Leah Wilkinson still remembers the day her life changed forever. While sitting in her 5th grade class in upstate New York on September 11th, 2001 she can still recall the nagging feeling that something wasn’t right. People were too quiet. No one was allowed to leave. “Even though you were younger, you just knew something was off.” It wasn’t until she returned home that day that she heard the devastating news.
“I remember going home after my school and my mom being like, ‘Leah did you hear about anything happening in school today?’ and I said no. Then she turned on the news and it was just…. On replay. On t.v. all the time.” Thankfully Leah didn’t have any family members in the towers on the day they fell, but she did have an uncle in the city at the time. “My uncle, my dad’s younger brother, worked in the city and he was a couple of blocks away from the towers. I just remember him telling us that he had to run from it. He had to stand on the bridge to get away from it all.”
After that day, though, her life seemed to return to normal. “We were so far from it that it didn’t really affect us. [But] I know people now who had school cancelled because the smoke was so bad in the sky. Everything was fine with us at school though. They carried it on.”

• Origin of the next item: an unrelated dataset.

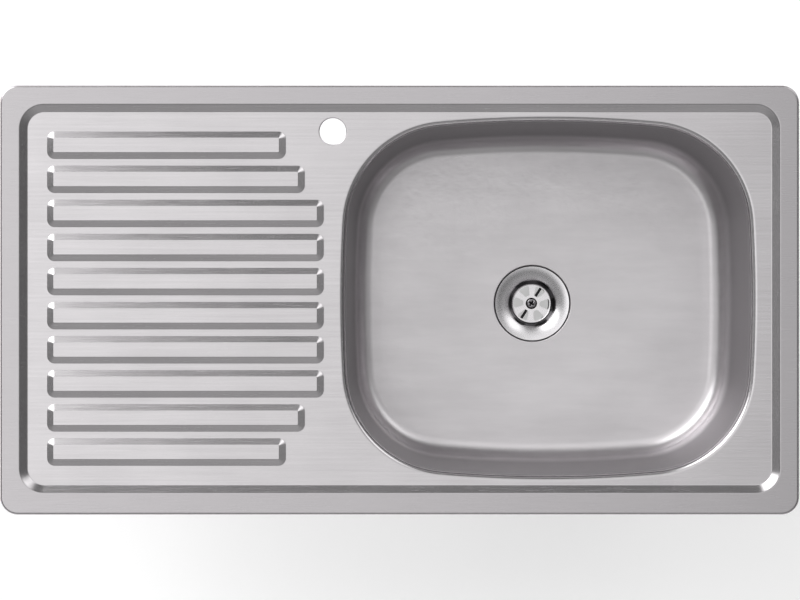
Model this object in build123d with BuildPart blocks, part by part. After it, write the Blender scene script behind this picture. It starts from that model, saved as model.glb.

When asked how she feels about the attack 11 years later, she’s affected now even more. “It’s just a sad day. It led to so many other things that happened in the world. And for the past 11 years there have been people in Iraq and Afghanistan fighting for our country. One of my really good friends just got deployed to Afghanistan.
It’s just weird that even after all this time, we still have to have so many precautions. Like we have to take our shoes off at the airport. No other country does that. I went to Israel and they are really tight on security and I didn’t have to take my shoes off. All because one guy tried to hide a bomb in his shoe….That’s the world we live in.”